Black and white image from a telescope with light streaming down from the upper left corner over a few white dots. One small faint white dot in the middle of the image is circled.
This tiny white dot was the first comet discovered by then-teenager Quanzhi Ye in 2005, looking at images from the LASCO C3 telescope on the joint ESA-NASA SOHO spacecraft.
Credit: ESA/NASA/NRL. Image processing by Karl Battams.

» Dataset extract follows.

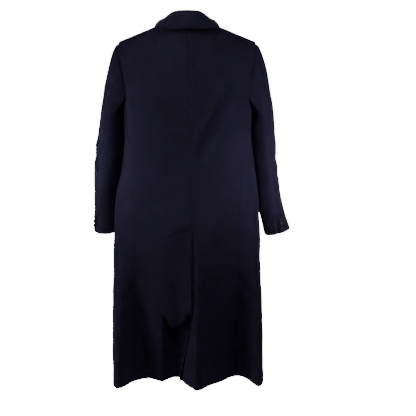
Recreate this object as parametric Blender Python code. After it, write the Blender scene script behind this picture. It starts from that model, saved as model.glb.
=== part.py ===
# A long chesterfield coat, filled out as if worn, made of thin cloth walls sewn panel to panel.
# Metres, +Z up. The origin is between the shoulders at the height of the nape. The front faces -Y
# and the wearer's left is +X. "Drop" is the distance below the nape.

import math
from collections import namedtuple

import bpy
import numpy as np

# Driving dimensions, in metres
SHOULDER_WIDTH = 0.440
BACK_LENGTH = 1.165
NECK_WIDTH = 0.172
CHEST_DROP = 0.235
ARMHOLE_DIP = 0.040
CLOTH = 0.0024
LAPEL_CLOTH = 0.0030
SEAM_GAP = 0.0003
LAP_GAP = 0.0015
LOOSE_LAP = 0.0030
FLUTE_FADE = 0.45

# Back vent and front lap
VENT_TOP = 0.637
SWING_DROP = 0.918
VENT_SPREAD = 0.028
UNDERLAP_TUCK = 0.026
TUCK_WIDTH = 0.034
LAP_SHARE = 0.10
LAP_RISE = 0.030
LOOSE_DROP = 0.750
FRONT_LAP = 0.030
LAP_REACH, LAP_EASE = 0.045, 0.040
BREAK_DROP = 0.430
SEAM_SHIFT = 0.0126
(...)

In 2005, high school student Quanzhi Ye reported the discovery of a tiny "sungrazing" comet via the NASA-funded Sungrazer Citizen Science Project. It was the first of several such discoveries for him via this project, and was the project's 1,019th comet discovery. Ye went on to pursue planetary science related studies at university, eventually earning a Ph.D. in Astronomy in 2016 from the University of Western Toronto. Last week, Dr. Ye was awarded the prestigious Harold C. Urey prize from the American Astronomical Society Division of Planetary Sciences. This prize "recognizes outstanding achievement in planetary research by an early-career scientist" and celebrates Dr. Ye’s reearch on meteor showers, interstellar comets, near-Earth asteroids and outreach in both English and Chinese.

The Sungrazer Project's 21+ years have seen several young participants move on to STEM - particularly astronomy-related - degrees and careers.  This NASA-funded citizen science project enables anyone to look for, report, and hopefully discover, new comets in images returned by NASA and European Space Agency space missions. Go to https://sungrazer.nrl.navy.mil/about-sungrazer to learn more!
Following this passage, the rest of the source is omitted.